• The problem: Write out each line beneath this one exactly as it reads.

━━━ Recorded information

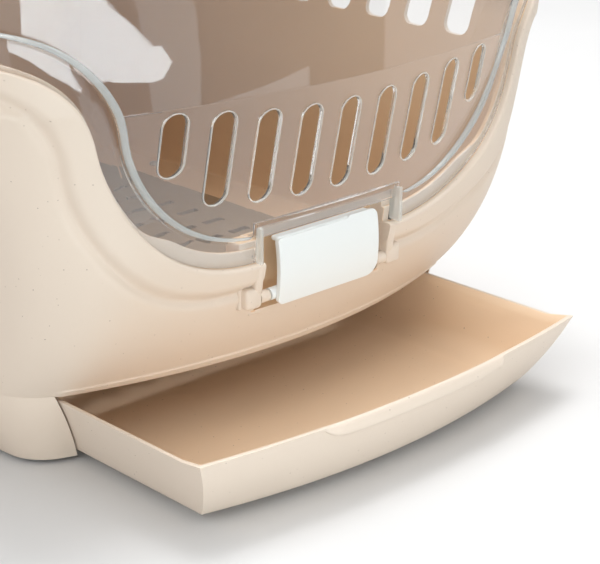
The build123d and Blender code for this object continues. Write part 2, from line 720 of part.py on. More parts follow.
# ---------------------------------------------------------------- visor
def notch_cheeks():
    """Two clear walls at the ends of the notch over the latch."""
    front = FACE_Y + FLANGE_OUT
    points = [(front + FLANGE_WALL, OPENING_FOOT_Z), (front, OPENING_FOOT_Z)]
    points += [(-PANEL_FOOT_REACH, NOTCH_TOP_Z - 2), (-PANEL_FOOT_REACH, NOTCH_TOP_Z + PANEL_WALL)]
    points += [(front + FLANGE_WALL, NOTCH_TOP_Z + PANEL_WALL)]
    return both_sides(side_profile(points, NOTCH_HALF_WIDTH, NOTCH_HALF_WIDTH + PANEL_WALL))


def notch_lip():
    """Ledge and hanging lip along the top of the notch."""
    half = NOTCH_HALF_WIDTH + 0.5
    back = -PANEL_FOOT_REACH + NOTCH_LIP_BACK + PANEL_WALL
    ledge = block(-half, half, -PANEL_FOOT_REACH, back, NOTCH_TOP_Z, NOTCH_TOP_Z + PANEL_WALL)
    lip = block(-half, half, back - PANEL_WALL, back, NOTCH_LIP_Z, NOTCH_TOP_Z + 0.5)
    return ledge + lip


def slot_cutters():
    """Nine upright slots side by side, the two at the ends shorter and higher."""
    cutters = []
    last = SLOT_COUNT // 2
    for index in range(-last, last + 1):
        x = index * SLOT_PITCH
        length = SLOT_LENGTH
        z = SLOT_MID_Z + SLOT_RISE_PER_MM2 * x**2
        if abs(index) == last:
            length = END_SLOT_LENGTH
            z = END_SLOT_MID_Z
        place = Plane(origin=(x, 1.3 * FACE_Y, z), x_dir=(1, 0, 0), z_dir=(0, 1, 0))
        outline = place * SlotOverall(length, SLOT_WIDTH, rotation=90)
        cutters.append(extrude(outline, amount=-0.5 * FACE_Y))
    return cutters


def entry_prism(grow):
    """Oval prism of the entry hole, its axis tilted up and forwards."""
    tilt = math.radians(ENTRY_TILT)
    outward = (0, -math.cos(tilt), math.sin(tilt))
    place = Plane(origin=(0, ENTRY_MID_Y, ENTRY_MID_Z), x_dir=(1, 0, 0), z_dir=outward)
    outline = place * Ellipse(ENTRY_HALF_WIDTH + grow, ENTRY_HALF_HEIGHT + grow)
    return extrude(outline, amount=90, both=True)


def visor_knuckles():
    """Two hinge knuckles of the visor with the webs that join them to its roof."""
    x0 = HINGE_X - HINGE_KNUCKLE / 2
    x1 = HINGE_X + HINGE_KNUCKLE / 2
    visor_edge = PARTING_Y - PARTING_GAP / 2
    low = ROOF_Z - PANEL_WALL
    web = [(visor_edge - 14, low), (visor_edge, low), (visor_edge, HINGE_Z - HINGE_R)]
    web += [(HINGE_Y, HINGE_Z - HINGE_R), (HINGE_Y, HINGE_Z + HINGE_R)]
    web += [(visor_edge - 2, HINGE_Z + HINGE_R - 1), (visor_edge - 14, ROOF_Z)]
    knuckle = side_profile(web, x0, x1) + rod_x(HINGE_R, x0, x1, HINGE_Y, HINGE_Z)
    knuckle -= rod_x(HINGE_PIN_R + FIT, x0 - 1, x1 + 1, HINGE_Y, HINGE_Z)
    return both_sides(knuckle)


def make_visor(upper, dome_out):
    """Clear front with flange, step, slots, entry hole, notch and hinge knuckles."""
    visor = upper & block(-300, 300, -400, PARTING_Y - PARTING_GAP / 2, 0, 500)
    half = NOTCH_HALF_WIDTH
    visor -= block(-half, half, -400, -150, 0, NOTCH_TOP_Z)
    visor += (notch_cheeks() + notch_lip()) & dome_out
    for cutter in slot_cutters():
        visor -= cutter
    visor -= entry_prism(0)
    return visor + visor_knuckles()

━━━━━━

• The response:
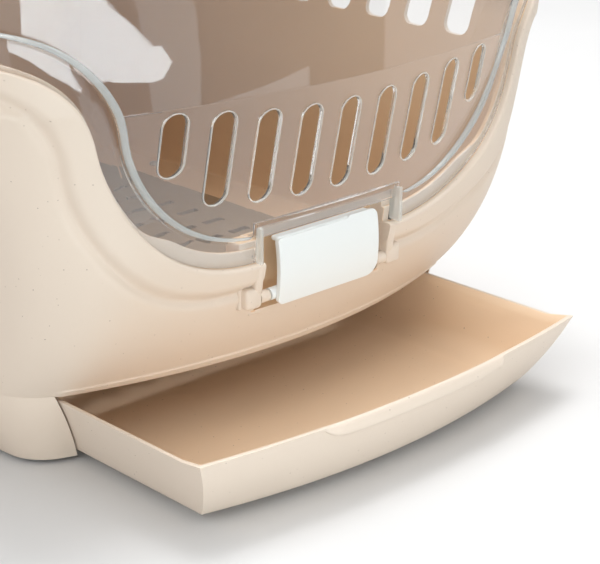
The build123d and Blender code for this object continues. Write part 2, from line 720 of part.py on. More parts follow.
# ---------------------------------------------------------------- visor
def notch_cheeks():
    """Two clear walls at the ends of the notch over the latch."""
    front = FACE_Y + FLANGE_OUT
    points = [(front + FLANGE_WALL, OPENING_FOOT_Z), (front, OPENING_FOOT_Z)]
    points += [(-PANEL_FOOT_REACH, NOTCH_TOP_Z - 2), (-PANEL_FOOT_REACH, NOTCH_TOP_Z + PANEL_WALL)]
    points += [(front + FLANGE_WALL, NOTCH_TOP_Z + PANEL_WALL)]
    return both_sides(side_profile(points, NOTCH_HALF_WIDTH, NOTCH_HALF_WIDTH + PANEL_WALL))


def notch_lip():
    """Ledge and hanging lip along the top of the notch."""
    half = NOTCH_HALF_WIDTH + 0.5
    back = -PANEL_FOOT_REACH + NOTCH_LIP_BACK + PANEL_WALL
    ledge = block(-half, half, -PANEL_FOOT_REACH, back, NOTCH_TOP_Z, NOTCH_TOP_Z + PANEL_WALL)
    lip = block(-half, half, back - PANEL_WALL, back, NOTCH_LIP_Z, NOTCH_TOP_Z + 0.5)
    return ledge + lip


def slot_cutters():
    """Nine upright slots side by side, the two at the ends shorter and higher."""
    cutters = []
    last = SLOT_COUNT // 2
    for index in range(-last, last + 1):
        x = index * SLOT_PITCH
        length = SLOT_LENGTH
        z = SLOT_MID_Z + SLOT_RISE_PER_MM2 * x**2
        if abs(index) == last:
            length = END_SLOT_LENGTH
            z = END_SLOT_MID_Z
        place = Plane(origin=(x, 1.3 * FACE_Y, z), x_dir=(1, 0, 0), z_dir=(0, 1, 0))
        outline = place * SlotOverall(length, SLOT_WIDTH, rotation=90)
        cutters.append(extrude(outline, amount=-0.5 * FACE_Y))
    return cutters


def entry_prism(grow):
    """Oval prism of the entry hole, its axis tilted up and forwards."""
    tilt = math.radians(ENTRY_TILT)
    outward = (0, -math.cos(tilt), math.sin(tilt))
    place = Plane(origin=(0, ENTRY_MID_Y, ENTRY_MID_Z), x_dir=(1, 0, 0), z_dir=outward)
    outline = place * Ellipse(ENTRY_HALF_WIDTH + grow, ENTRY_HALF_HEIGHT + grow)
    return extrude(outline, amount=90, both=True)


def visor_knuckles():
    """Two hinge knuckles of the visor with the webs that join them to its roof."""
    x0 = HINGE_X - HINGE_KNUCKLE / 2
    x1 = HINGE_X + HINGE_KNUCKLE / 2
    visor_edge = PARTING_Y - PARTING_GAP / 2
    low = ROOF_Z - PANEL_WALL
    web = [(visor_edge - 14, low), (visor_edge, low), (visor_edge, HINGE_Z - HINGE_R)]
    web += [(HINGE_Y, HINGE_Z - HINGE_R), (HINGE_Y, HINGE_Z + HINGE_R)]
    web += [(visor_edge - 2, HINGE_Z + HINGE_R - 1), (visor_edge - 14, ROOF_Z)]
    knuckle = side_profile(web, x0, x1) + rod_x(HINGE_R, x0, x1, HINGE_Y, HINGE_Z)
    knuckle -= rod_x(HINGE_PIN_R + FIT, x0 - 1, x1 + 1, HINGE_Y, HINGE_Z)
    return both_sides(knuckle)


def make_visor(upper, dome_out):
    """Clear front with flange, step, slots, entry hole, notch and hinge knuckles."""
    visor = upper & block(-300, 300, -400, PARTING_Y - PARTING_GAP / 2, 0, 500)
    half = NOTCH_HALF_WIDTH
    visor -= block(-half, half, -400, -150, 0, NOTCH_TOP_Z)
    visor += (notch_cheeks() + notch_lip()) & dome_out
    for cutter in slot_cutters():
        visor -= cutter
    visor -= entry_prism(0)
    return visor + visor_knuckles()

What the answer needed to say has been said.